Subbuteo Tribute Website.
The Boxed Editions
Page 2: British Editions 1970-1980
The Team Colours Project (Ongoing illustrated team lists).
The range of Continental sets from the 1960s carried over to the 1970s, but with a slightly revamped look. The obvious difference was the picture on the front of the box, which had a similar action shot but was drawn with more realistic figures.
The interior of the sets initially remained identical to the 1960s sets, and the bigger sets still featured the red floodlights. However, these were soon replaced by the white floodlights, which first appeared in 1971/72. These new sets also saw the arrival of the C117 flags, in their familiar square orange version.
The box lids also saw a couple of changes over time. On the early sets, the address for Subbuteo Sports Games was simply Langton Green, Kent. Later this was revised to Tunbridge Wells, Kent, England. On early club editions, the sides of the Langton Green box had "Subbuteo Table Soccer Club Edition" in big print. On the later boxes this wording had been reduced in size to allow for four other languages (French, German, Dutch and Italian). Subbuteo really had gone Continental.
Same contents as 1960s version, two teams, two balls, two goals and an instruction book.
Like the 1960s sets, the players in these editionswere usually those with their feet moulded to their bases. See the Player Types page if you are unsure of what these players look like. I don't know why these figures were used. I suppose it was cost, or ease of assembly, or ease of painting or a combination of these things. It was pot luck which type of moulded players you got, although the "winged shorts" version seems to be the most common in this style of set, with the "walkers" being more common in the 1960s.
You can probably see in the interior pictures above that extra card supports were added to the bigger sets. It is worth noting that the floodlight supports only held an unassembled floodlight. Once these had been assembled, they no longer fitted the support. As it was a pain to take the floodlights apart, the card support was often discarded.
International Edition Variation.
Here is a very odd interior tray variation spotted by box set expert Karl Warelow. His 1970 version of the International Edition (red floodlights), has a completely different arrangement for the "additional content" inner tray. This was clearly produced to incorporate a team with the new green plastic goalkeeper rod, and shifts the position of all the accessories except the TV tower. The team looks neat, but it is not a satisfactory arrangement for the other items, especially the poor cameramen/manager/trainer set, which is scattered horribly. For perhaps this reason, this interior does not seem to be much used. Later sets return to the more common metal keeper set-up (such as Karl's 1973 set, shown here for comparison).

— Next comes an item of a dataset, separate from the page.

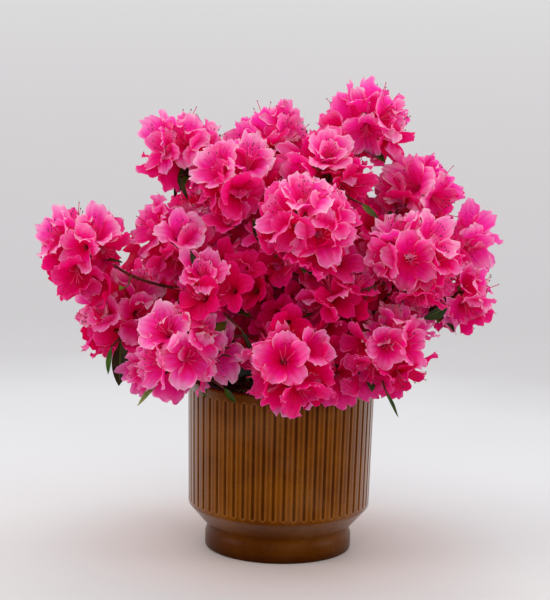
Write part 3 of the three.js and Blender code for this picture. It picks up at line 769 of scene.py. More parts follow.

The 1970/1974 World Cup Editions.
A World Cup Edition was first produced for the 1970 World Cup, and this was the first set to have two tiers. The box lid was the same size as the Floodlighting set, but the box was deeper allowing for a bigger range of accessories to be included.
|World Cup (1970b)||This update still had "new" on the box, but had the 1970s accessories. So the fence surround and half-time scoreboard were green, and the floodlights were white (from 1971-72)|
|This later version was basically, the same set as the World Cup 1970b version, but with further modern touches. The new "World Cup" goals with red and blue netting (C130) were introduced in 1972-73 and were an obvious addition to the World Cup set. I believe this was also the first full edition to feature teams with plastic goalkeeper rods, although these were introduced back at the beginning of the 1970s in team sets.|
Here's another quirky bit of set packing from Karl Warelow. His 1974 World Cup set has spaces added for goalkeepers with plastic rods.... but the old spaces for the old 'keepers still exist. The holes have been filled with a spare player for each team (England, West Germany, and Holland).
The Munich World Series 1973-76.
The Original Stadium Edition 1977-78
Caught between the old boxed range and the new was this original Stadium Edition. This monstrous set was the first to have three tiers, but was slightly narrower than the International Set. Note that the floodlights cannot fit into the box as they usually did. Obviously designed to show off the new grandstand, it replaced the Munich Edition as the top of the range set.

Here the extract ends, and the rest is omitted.